Вы могли бы подыскать что-нибудь другое, более нормальное…
Конечно. Кататься на велосипеде интересно. Но кататься на нем без рук, без шин, без колес еще лучше, поскольку так оно труднее.
Высокоморальная мораль
Общественное возмущение вокруг «Лолиты»? Самого автора скандал… возмущает. Так что же, «Лолита» прежде всего роман сатирический?
Ничего подобного! Это очень нежная книга. Карта Страны Нежной любви{89} внутри Соединенных Штатов. (И он с текстом в руке читает мне дифирамбические описания пейзажей.) Моя Америка — вымысел, некий макет.
Тем не менее, множество людей ее узнали.
Это не входило в мои планы.
Тогда что же такое «Лолита»? Безнравственная книжонка? Набоков сие отрицает.
Напротив. Там есть высокоморальная мораль: нельзя причинять зло детям. А вот Гумберт это зло причиняет. Можно как-то оправдывать его чувства к Лолите, но не его извращенность…
Как будто я слушаю проповедь…
Здесь природа на стороне Церкви… Увы!.. Лолита жертва, а не маленькая распутница. И потом, разве же я недостаточно показал, как все это дурно, коли дал Лолите мертвое дитя?
И все же, в конце…
Гумберт предстает более чистеньким, не так ли? Добрый читатель должен ощутить пощипывание в уголке глаза (Набоков стирает воображаемую слезинку), когда Гумберт дарит деньги своей повзрослевшей и неверной Лолите.
Я произношу слово «порнография». Набоков выходит из себя.
Вы маркиза де Сада читали? Про те оргии? Все начинается с одного человека, потом их пять, потом пятьдесят, а потом они зазывают садовника. (Раскатисто смеется.) Вот где порнография: количество без качества. Это банально, это не литература.
Пауза. Он продолжает: «Интенция искусства всегда чиста, всегда моральна… Я ненавижу маркиза де Сада».
Самая же яростная из набоковских антипатий направлена на Фрейда, этого, как он выражается, «венского шарлатана».

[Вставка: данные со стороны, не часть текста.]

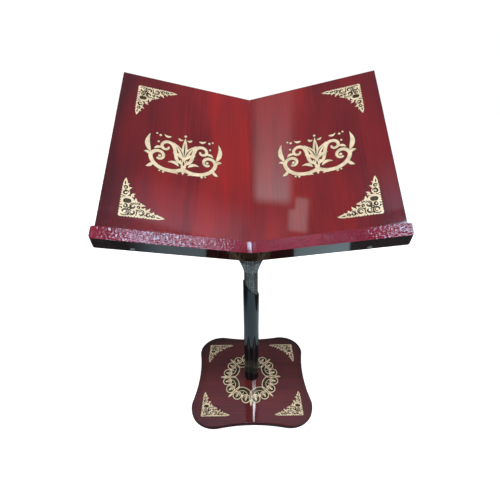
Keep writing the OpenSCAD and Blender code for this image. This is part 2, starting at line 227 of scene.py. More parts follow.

A disgusting racket.[13] В психоанализе есть что-то большевистское: внутренняя полиция. Чего стоят одни только символы — эти зонтики, эти лестницы! Возможно, венцам они и подходят. Но на кой ляд они современному американцу, у которого нет зонтика и который всякий раз пользуется лифтом?.. А если серьезно: фрейдисты опасны для искусства: символы убивают чувственное наслаждение, индивидуальные грезы… А уж пресловутая сексуальность! Это как раз она зависит от искусства, а не наоборот, поймите: именно поэзия на протяжении веков делала любовь более утонченной…
Эта самая поэзия скоро станет темой… набоковского романа!
Тут задачка посложнее, чем в «Лолите»: предстоит объяснить всю жизнь человека одной-единственной поэмой — наипрекраснейшей изо всех, когда-либо написанных… и которую мне осталось всего-навсего сочинить.
Работа над этим романом, над сценарием «Лолиты» и над исследованием о Пушкине не оставляет более Набокову времени на преподавание; зиму он проведет в Ницце, «засим, в апреле, мы незаметно снимемся с места и вернемся в Соединенные Штаты».